### WHAT NEEDS TO BE DONE
Repeat each line exactly as it is written.
** Start DATA PROVIDED **
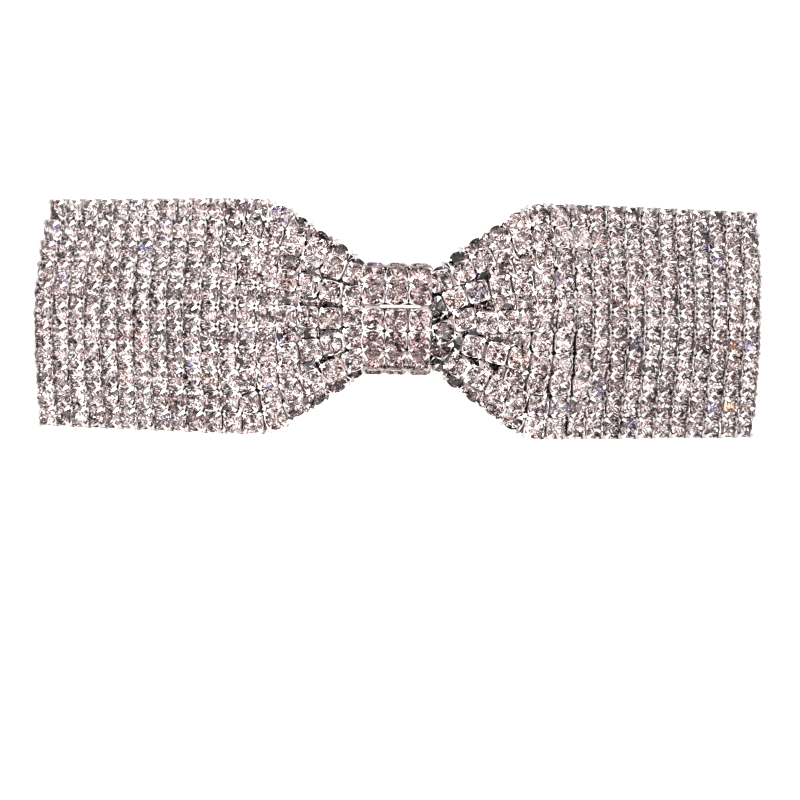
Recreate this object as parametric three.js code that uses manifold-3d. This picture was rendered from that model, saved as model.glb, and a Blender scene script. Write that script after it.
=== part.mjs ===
// Rhinestone bow hair clip: an automatic barrette under an arched mesh of stone chains.
// Millimetres. +X runs along the bow, -Y faces the viewer of the stones, +Z is up.
// The stone rows share one arch, and every sheet of the mechanism is bent from flat onto an arch.
import * as THREE from "three";
import { mergeVertices } from "three/addons/utils/BufferGeometryUtils.js";
import Module from "manifold-3d";

const wasm = await Module();
wasm.setup();

// ---------------------------------------------------------------- driving dimensions
const GAP = 0.3; // free air between neighbouring pieces
const ROWS = 11; // stone chains from the top edge to the bottom edge
const COLUMNS = 39; // stones in one chain
const PITCH = 2.87; // from stone to stone, along a chain and from chain to chain
const CHAIN_DEPTH = 2.4; // from the stones' tables to the backs of their cups

const BOW_RADIUS = 64; // arch of the stone faces
const BOW_BEND = THREE.MathUtils.degToRad(33); // the arch runs straight past this angle
const BOW_END = (COLUMNS * PITCH) / 2 - GAP / 2; // arc length from the middle to a short edge

const HALF_HEIGHT = (ROWS * PITCH) / 2; // half height of the wings
const PINCH_HALF = 5.15; // half height of the mesh inside the knot
const PINCH_FROM = 4.8; // arc length where the mesh leaves the knot
const PINCH_TO = 20; // arc length where it has its full height
const PINCH_POWER = 1.7; // how fast it fans out
// The mesh bulges out of its arch on both sides of the knot: rise, and arc lengths of its slopes.
const HUMP = { rise: 1.5, from: 5, top: 13, fall: 18, end: 36 };

const KNOT_PITCH = 3.05; // from knot chain to knot chain
const KNOT_OUTER = { front: -2.65, back: 4.1, half: 7.55, corner: 1.6 };
const KNOT_INNER = { front: -0.35, back: 2.95, half: 5.45, corner: 0.5 };
const SEAM = { from: -2.2, to: 3.2, front: -3.35, thick: 0.4, low: 1.4, high: 1.85 };

const SHEET = 0.8; // sheet thickness of the plate, the bar, the bracket and the latch base
const PLATE_DEPTH = 4.8; // from the stones' tables to the plate's front
const PLATE_END = 52.2;
const PLATE_HALF = 5;
const PANEL = { half: 3.1, taperFrom: 23, end: 31, step: 0.35, drop: 0.4 };
const TAB = { depth: 3.5, joggleFrom: 42.9, from: 45.2, half: 3.7, hole: 49, holeRadius: 1.1 };
const RIVET_AT = 41.4; // arc length of the rivets at both ends
const RIVET = { shank: 0.8, hole: 1.1, head: 1.4, headThick: 0.55 };
const GLUE = { at: 48.6, depth: 2.7, half: 2.6, thick: 0.5 };

const BAR_RADIUS = 62;
const BAR_APEX = 16; // depth of the bar's front face in the middle
const BAR_HALF = 5;
const BAR_TIP = 40.2; // arc length of the bar's free end
const TIP_LENGTH = 3.2; // stretch in which the free end is rounded
const FLARE = { from: 2.2, to: 8.5 }; // where the bar widens, counted from its hinge end
const HINGE = { x: -34.8, y: 25.6, pin: 0.6, head: 1.1, headThick: 0.4, bore: 0.95, knuckle: 1.7 };
const KNUCKLE = { from: 4.9, to: 7.2 };
const LUG = { head: 1.75, half: 4, low: -3.4, high: 3.2, lowShoulder: 2.4, highShoulder: 1.6 };
const FIELD = { from: -21, to: 22.5, share: 0.8, drop: 0.3 }; // sunk field along the bar's middle
const SPOON = { window: 34.6, windowHalf: 1.5, inner: 1.8, outer: 4.3 }; // windows for the hooks

const LEAF_RADIUS = 90;
const LEAF_APEX = 8.7;
const LEAF_END = 28.5;
const LEAF_THICK = 0.5;
const LEAF_HALF = 4;
const LEAF_TAPER = { from: 19, lost: 0.62, crown: 0.25 };

// The latch is drawn in its own frame on the plate's back: t outward, n out of the back, z across.
const BAR_BACK_N = 9; // height of the closed bar's back face in that frame
const WING = { footN: 1.95, sheet: 0.6, low: -2.6, high: 2.4, wallZ: 6.3, flareFrom: 8.7, flare: 24 };
const LEG = { from: 1.9, to: 3.1, z: 3.1, foot: 1.6, top: BAR_BACK_N + 0.9, barb: 0.3 };
const BIG_LOBE = { t: -5.4, n: 11.6, radius: 2.9 };
const SMALL_LOBE = { t: 2.6, n: 10.8, radius: 2 };
const WAIST = [[0.6, 12.2], [-1.4, 13.6]]; // the ear's upper edge between its two lobes
const LATCH_FLOOR = { low: -4.2, high: 3.3, half: 5.2, lip: 0.8, lipTop: 2.8, lipHalf: 3.2 };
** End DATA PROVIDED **
### RESULT OF THE TASK
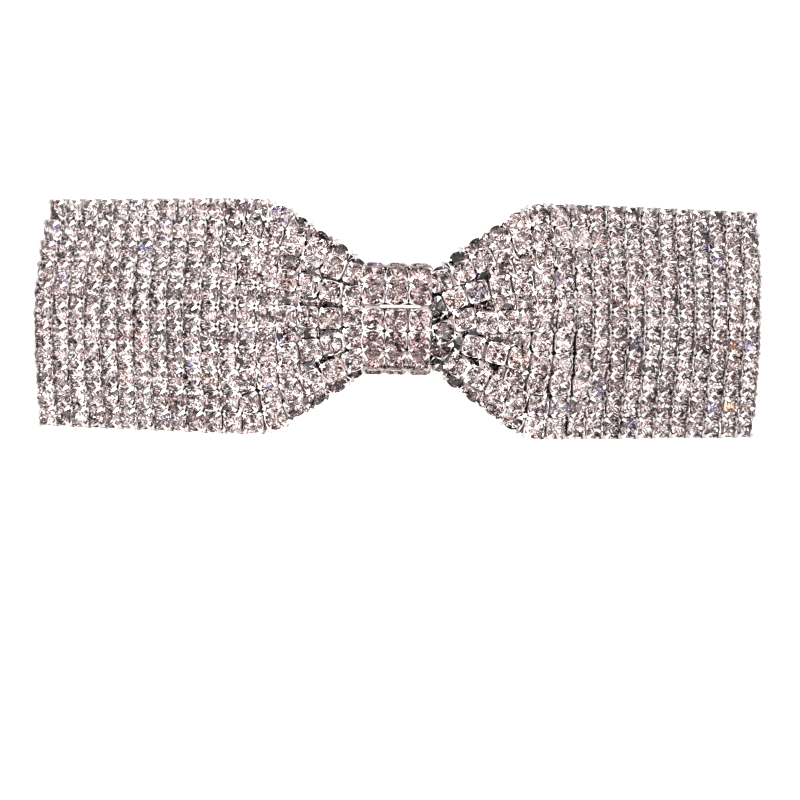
Recreate this object as parametric three.js code that uses manifold-3d. This picture was rendered from that model, saved as model.glb, and a Blender scene script. Write that script after it.
=== part.mjs ===
// Rhinestone bow hair clip: an automatic barrette under an arched mesh of stone chains.
// Millimetres. +X runs along the bow, -Y faces the viewer of the stones, +Z is up.
// The stone rows share one arch, and every sheet of the mechanism is bent from flat onto an arch.
import * as THREE from "three";
import { mergeVertices } from "three/addons/utils/BufferGeometryUtils.js";
import Module from "manifold-3d";

const wasm = await Module();
wasm.setup();

// ---------------------------------------------------------------- driving dimensions
const GAP = 0.3; // free air between neighbouring pieces
const ROWS = 11; // stone chains from the top edge to the bottom edge
const COLUMNS = 39; // stones in one chain
const PITCH = 2.87; // from stone to stone, along a chain and from chain to chain
const CHAIN_DEPTH = 2.4; // from the stones' tables to the backs of their cups

const BOW_RADIUS = 64; // arch of the stone faces
const BOW_BEND = THREE.MathUtils.degToRad(33); // the arch runs straight past this angle
const BOW_END = (COLUMNS * PITCH) / 2 - GAP / 2; // arc length from the middle to a short edge

const HALF_HEIGHT = (ROWS * PITCH) / 2; // half height of the wings
const PINCH_HALF = 5.15; // half height of the mesh inside the knot
const PINCH_FROM = 4.8; // arc length where the mesh leaves the knot
const PINCH_TO = 20; // arc length where it has its full height
const PINCH_POWER = 1.7; // how fast it fans out
// The mesh bulges out of its arch on both sides of the knot: rise, and arc lengths of its slopes.
const HUMP = { rise: 1.5, from: 5, top: 13, fall: 18, end: 36 };

const KNOT_PITCH = 3.05; // from knot chain to knot chain
const KNOT_OUTER = { front: -2.65, back: 4.1, half: 7.55, corner: 1.6 };
const KNOT_INNER = { front: -0.35, back: 2.95, half: 5.45, corner: 0.5 };
const SEAM = { from: -2.2, to: 3.2, front: -3.35, thick: 0.4, low: 1.4, high: 1.85 };

const SHEET = 0.8; // sheet thickness of the plate, the bar, the bracket and the latch base
const PLATE_DEPTH = 4.8; // from the stones' tables to the plate's front
const PLATE_END = 52.2;
const PLATE_HALF = 5;
const PANEL = { half: 3.1, taperFrom: 23, end: 31, step: 0.35, drop: 0.4 };
const TAB = { depth: 3.5, joggleFrom: 42.9, from: 45.2, half: 3.7, hole: 49, holeRadius: 1.1 };
const RIVET_AT = 41.4; // arc length of the rivets at both ends
const RIVET = { shank: 0.8, hole: 1.1, head: 1.4, headThick: 0.55 };
const GLUE = { at: 48.6, depth: 2.7, half: 2.6, thick: 0.5 };

const BAR_RADIUS = 62;
const BAR_APEX = 16; // depth of the bar's front face in the middle
const BAR_HALF = 5;
const BAR_TIP = 40.2; // arc length of the bar's free end
const TIP_LENGTH = 3.2; // stretch in which the free end is rounded
const FLARE = { from: 2.2, to: 8.5 }; // where the bar widens, counted from its hinge end
const HINGE = { x: -34.8, y: 25.6, pin: 0.6, head: 1.1, headThick: 0.4, bore: 0.95, knuckle: 1.7 };
const KNUCKLE = { from: 4.9, to: 7.2 };
const LUG = { head: 1.75, half: 4, low: -3.4, high: 3.2, lowShoulder: 2.4, highShoulder: 1.6 };
const FIELD = { from: -21, to: 22.5, share: 0.8, drop: 0.3 }; // sunk field along the bar's middle
const SPOON = { window: 34.6, windowHalf: 1.5, inner: 1.8, outer: 4.3 }; // windows for the hooks

const LEAF_RADIUS = 90;
const LEAF_APEX = 8.7;
const LEAF_END = 28.5;
const LEAF_THICK = 0.5;
const LEAF_HALF = 4;
const LEAF_TAPER = { from: 19, lost: 0.62, crown: 0.25 };

// The latch is drawn in its own frame on the plate's back: t outward, n out of the back, z across.
const BAR_BACK_N = 9; // height of the closed bar's back face in that frame
const WING = { footN: 1.95, sheet: 0.6, low: -2.6, high: 2.4, wallZ: 6.3, flareFrom: 8.7, flare: 24 };
const LEG = { from: 1.9, to: 3.1, z: 3.1, foot: 1.6, top: BAR_BACK_N + 0.9, barb: 0.3 };
const BIG_LOBE = { t: -5.4, n: 11.6, radius: 2.9 };
const SMALL_LOBE = { t: 2.6, n: 10.8, radius: 2 };
const WAIST = [[0.6, 12.2], [-1.4, 13.6]]; // the ear's upper edge between its two lobes
const LATCH_FLOOR = { low: -4.2, high: 3.3, half: 5.2, lip: 0.8, lipTop: 2.8, lipHalf: 3.2 };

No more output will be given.